The Joint Improvised Explosive Device Defeat Organization will receive $1.9 billion to test and field new jammers to counter roadside bombs in Iraq and Afghanistan.
The big gains in 2007 defense R&D plans, however, are in the non-research portion, weapons development, which are to grow by 5.2 percent to $62 billion.
The Air Force and the Missile Defense Agency receive the largest increases, with $24.5 billion going to the Air Force, more than10 percent over 2006. That compares to $11 billion for the Army, a 6 percent increase, and $18.7 billion for the Navy and Marines, a 6 percent decrease.
The Missile Defense Agency, struggling to develop a system to protect the nation against ballistic missile attack, is to get $9.4 billion, an increase of $1.6 billion and $110 million above the administration’s request.
The single largest development project in the Defense Department –- and the entire federal government –- is the joint strike fighter, a Navy-Air Force program, which the administration proposed to fund at $4.2 billion in 2007.
Congress, however, trimmed 2007 purchases of joint strike fighters from five to two, saving $389 million and delaying production of the aircraft to permit additional testing and design improvements. Legislators sweetened that cut by adding $340 million to continue developing a second source for JSF aircraft engines and directing the Pentagon to include funding for that program in 2008.
As long as immediate combat needs have to be funded, research and development is going to be lower on the priority list, Koizumi said. The R&D community, however, is seeking a way, over the long haul, to increase its portion of the budget.

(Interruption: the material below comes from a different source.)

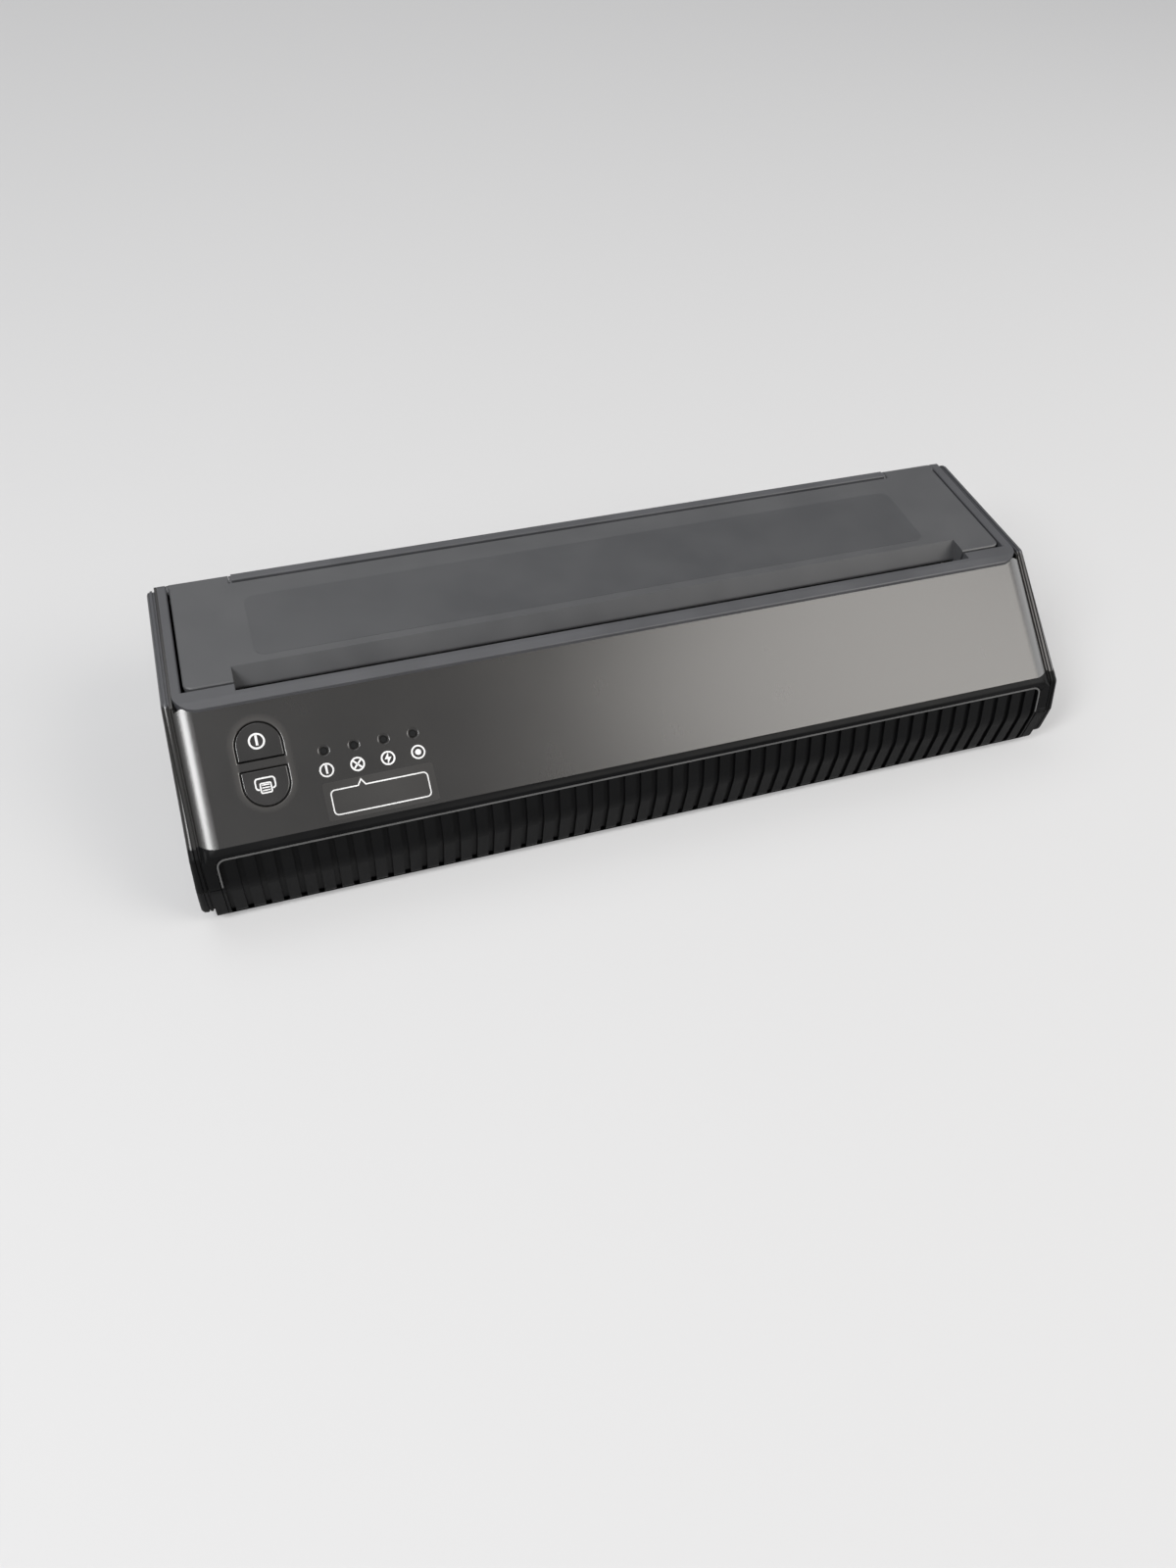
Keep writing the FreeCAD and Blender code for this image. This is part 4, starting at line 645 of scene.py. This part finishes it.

“One idea that is gaining support is for the Pentagon to set aside 3 percent of its annual budget for science and technology,” he noted. “It was endorsed in the 2001 Quadrennial Defense Review, but it wasn’t mentioned in the most recent one.”
The Pentagon’s budget requests have never met the 3 percent level, he said. “It’s been up to Congress to meet that target with add-ons each year.”
Concern, however, is growing about reliance on earmarks in the wake of several scandals involving members of Congress caught taking bribes for doling them out, Koizumi said. “Reform proposals so far have focused on bringing greater transparency to the process,” he noted, “but that seems unlikely to have much impact in an environment where members of Congress are mostly eager to take credit for earmarks they have steered to their districts or states.”
Meanwhile, universities, localities and research institutions are scrambling to lobby on Capitol Hill for their shares of increasingly scarce funds. “In such an environment, the recent trend of ever-increasing R&D earmarks within flat R&D budgets is likely to continue,” Koizumi said.